Repeat the listing below in full, exactly as it stands.

Rows from an object dataset:
= = = = =
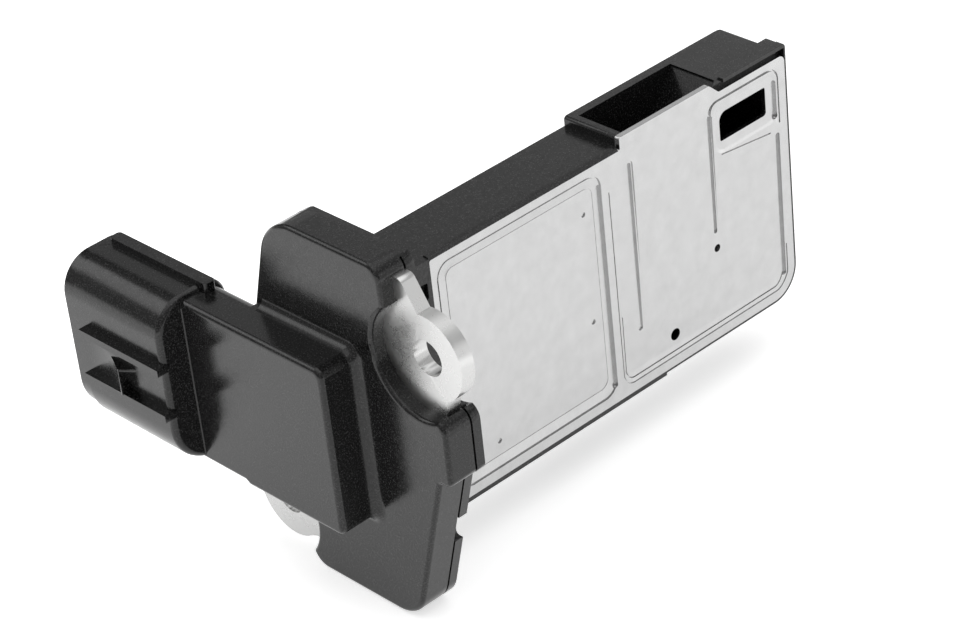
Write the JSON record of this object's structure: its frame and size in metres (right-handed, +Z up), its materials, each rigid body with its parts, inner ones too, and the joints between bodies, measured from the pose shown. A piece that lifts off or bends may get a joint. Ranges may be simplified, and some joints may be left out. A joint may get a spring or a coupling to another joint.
{
  "type": "mass airflow sensor",
  "caption": "Plug-in mass airflow sensor: black flange with metal screw ears, side connector, and a flat probe with an internal air passage closed by an aluminium plate.",
  "frame": {"origin": "centre of the probe's neck, in the plane of the flange's rear mounting face", "axes": "+X along the probe towards its tip, the way it goes into the duct; +Z up, along the probe's width towards the air inlet; the metal base plate faces -Y and the connector opens towards +Y"},
  "size_m": [0.0885, 0.0611, 0.051],
  "materials": {
    "housing": "black glass-filled moulding, semi-gloss with a fine grain",
    "mounting_plate": "bright stamped steel",
    "base_plate": "bright stamped aluminium, slightly rolled grain",
    "plate_sealant": "dark cured silicone",
    "rear_cover": "black moulding, semi-gloss",
    "cover_sealant": "dark cured silicone",
    "circuit_board": "pale alumina",
    "board_bond": "grey thermal adhesive",
    "control_chip": "black moulded package",
    "sensing_chip": "dark polished silicon",
    "chip_capacitors": "tan ceramic blocks",
    "chip_resistors": "black coated ceramic",
    "bond_wires": "drawn wire",
    "terminals": "tin-plated brass",
    "thermistor": "glass-coated bead",
    "thermistor_leads": "plated wire",
    "silicone_gel": "clear soft gel"
  },
  "bodies": {
    "root": {"housing": "housing", "mounting_plate": "mounting_plate", "base_plate": "base_plate", "plate_sealant": "plate_sealant", "rear_cover": "rear_cover", "cover_sealant": "cover_sealant", "circuit_board": "circuit_board", "board_bond": "board_bond", "control_chip": "control_chip", "sensing_chip": "sensing_chip", "chip_capacitors": "chip_capacitors", "chip_resistors": "chip_resistors", "bond_wires": "bond_wires", "thermistor": "thermistor", "thermistor_leads": "thermistor_leads", "silicone_gel": "silicone_gel", "terminal_1": "terminals", "terminal_2": "terminals", "terminal_3": "terminals", "terminal_4": "terminals", "terminal_5": "terminals"}
  },
  "joints": []
}
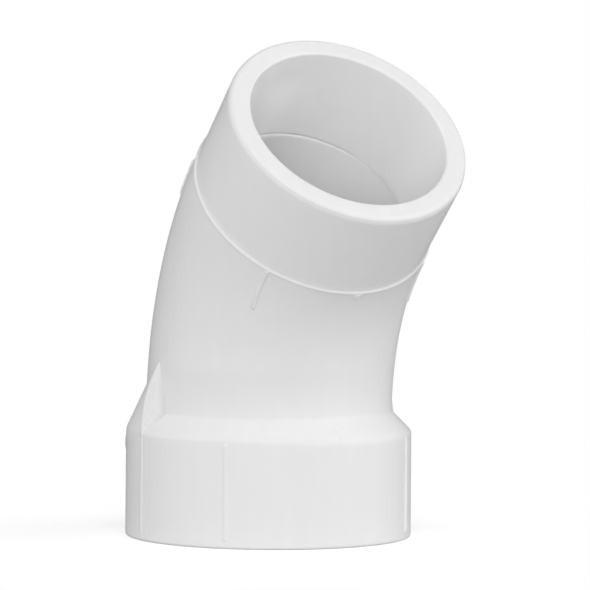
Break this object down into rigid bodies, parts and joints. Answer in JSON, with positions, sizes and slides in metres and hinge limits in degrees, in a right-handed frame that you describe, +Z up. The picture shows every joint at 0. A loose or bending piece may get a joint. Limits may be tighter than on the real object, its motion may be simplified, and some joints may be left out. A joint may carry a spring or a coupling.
{
  "type": "pvc conduit elbow",
  "caption": "White 45 degree street elbow: a belled solvent-weld socket at one end, a curved bend and a plain pipe-size spigot with a fine stop bead at the other.",
  "frame": {"origin": "centre of the hub mouth, on the hub axis", "axes": "+Z up the hub axis into the fitting; the bend leans towards +X, and the part is symmetric about the plane Y = 0"},
  "size_m": [0.077, 0.0566, 0.0976],
  "materials": {
    "white_pvc": "moulded satin gloss, opaque white"
  },
  "bodies": {
    "root": {"hub_collar": "white_pvc", "bend_tube": "white_pvc", "stop_bead": "white_pvc", "spigot_tube": "white_pvc", "side_fin_left": "white_pvc", "side_fin_right": "white_pvc"}
  },
  "joints": []
}
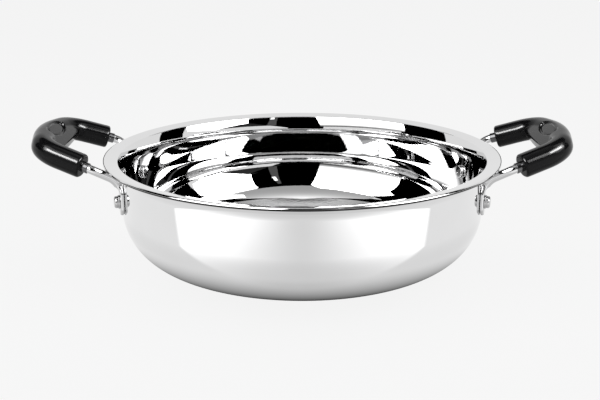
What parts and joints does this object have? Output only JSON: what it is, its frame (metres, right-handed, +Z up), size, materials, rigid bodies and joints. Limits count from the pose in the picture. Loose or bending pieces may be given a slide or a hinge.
= = = = =
» FULL RESPONSE
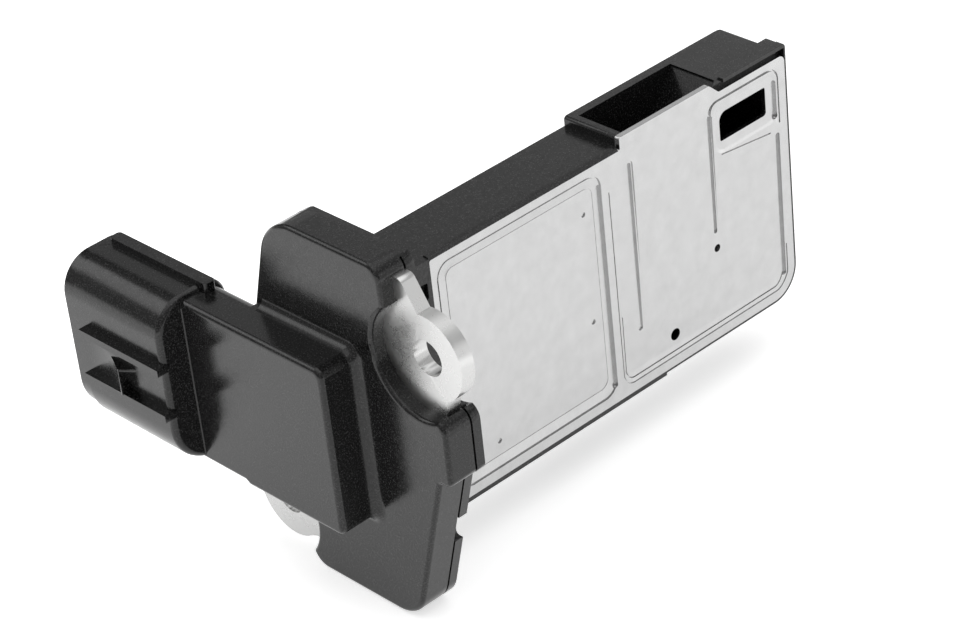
Write the JSON record of this object's structure: its frame and size in metres (right-handed, +Z up), its materials, each rigid body with its parts, inner ones too, and the joints between bodies, measured from the pose shown. A piece that lifts off or bends may get a joint. Ranges may be simplified, and some joints may be left out. A joint may get a spring or a coupling to another joint.
{
  "type": "mass airflow sensor",
  "caption": "Plug-in mass airflow sensor: black flange with metal screw ears, side connector, and a flat probe with an internal air passage closed by an aluminium plate.",
  "frame": {"origin": "centre of the probe's neck, in the plane of the flange's rear mounting face", "axes": "+X along the probe towards its tip, the way it goes into the duct; +Z up, along the probe's width towards the air inlet; the metal base plate faces -Y and the connector opens towards +Y"},
  "size_m": [0.0885, 0.0611, 0.051],
  "materials": {
    "housing": "black glass-filled moulding, semi-gloss with a fine grain",
    "mounting_plate": "bright stamped steel",
    "base_plate": "bright stamped aluminium, slightly rolled grain",
    "plate_sealant": "dark cured silicone",
    "rear_cover": "black moulding, semi-gloss",
    "cover_sealant": "dark cured silicone",
    "circuit_board": "pale alumina",
    "board_bond": "grey thermal adhesive",
    "control_chip": "black moulded package",
    "sensing_chip": "dark polished silicon",
    "chip_capacitors": "tan ceramic blocks",
    "chip_resistors": "black coated ceramic",
    "bond_wires": "drawn wire",
    "terminals": "tin-plated brass",
    "thermistor": "glass-coated bead",
    "thermistor_leads": "plated wire",
    "silicone_gel": "clear soft gel"
  },
  "bodies": {
    "root": {"housing": "housing", "mounting_plate": "mounting_plate", "base_plate": "base_plate", "plate_sealant": "plate_sealant", "rear_cover": "rear_cover", "cover_sealant": "cover_sealant", "circuit_board": "circuit_board", "board_bond": "board_bond", "control_chip": "control_chip", "sensing_chip": "sensing_chip", "chip_capacitors": "chip_capacitors", "chip_resistors": "chip_resistors", "bond_wires": "bond_wires", "thermistor": "thermistor", "thermistor_leads": "thermistor_leads", "silicone_gel": "silicone_gel", "terminal_1": "terminals", "terminal_2": "terminals", "terminal_3": "terminals", "terminal_4": "terminals", "terminal_5": "terminals"}
  },
  "joints": []
}
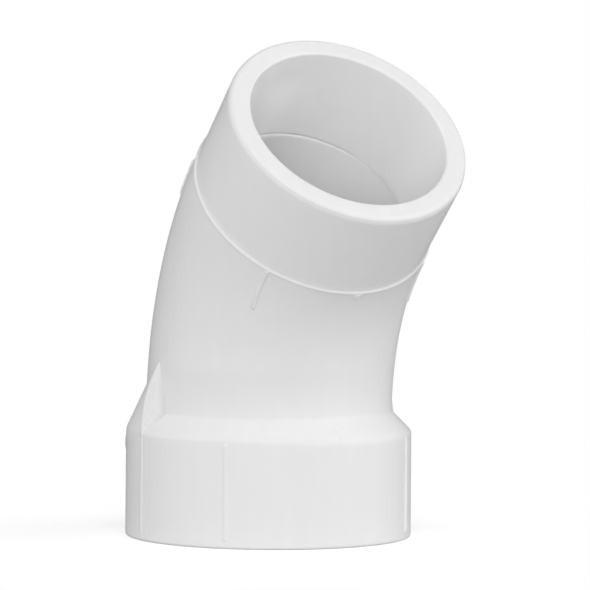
Break this object down into rigid bodies, parts and joints. Answer in JSON, with positions, sizes and slides in metres and hinge limits in degrees, in a right-handed frame that you describe, +Z up. The picture shows every joint at 0. A loose or bending piece may get a joint. Limits may be tighter than on the real object, its motion may be simplified, and some joints may be left out. A joint may carry a spring or a coupling.
{
  "type": "pvc conduit elbow",
  "caption": "White 45 degree street elbow: a belled solvent-weld socket at one end, a curved bend and a plain pipe-size spigot with a fine stop bead at the other.",
  "frame": {"origin": "centre of the hub mouth, on the hub axis", "axes": "+Z up the hub axis into the fitting; the bend leans towards +X, and the part is symmetric about the plane Y = 0"},
  "size_m": [0.077, 0.0566, 0.0976],
  "materials": {
    "white_pvc": "moulded satin gloss, opaque white"
  },
  "bodies": {
    "root": {"hub_collar": "white_pvc", "bend_tube": "white_pvc", "stop_bead": "white_pvc", "spigot_tube": "white_pvc", "side_fin_left": "white_pvc", "side_fin_right": "white_pvc"}
  },
  "joints": []
}
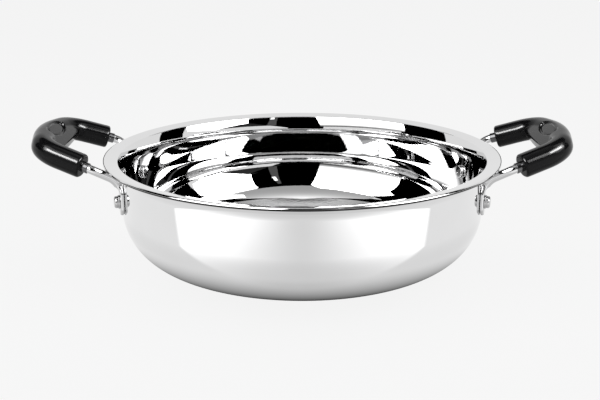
What parts and joints does this object have? Output only JSON: what it is, its frame (metres, right-handed, +Z up), size, materials, rigid bodies and joints. Limits count from the pose in the picture. Loose or bending pieces may be given a slide or a hinge.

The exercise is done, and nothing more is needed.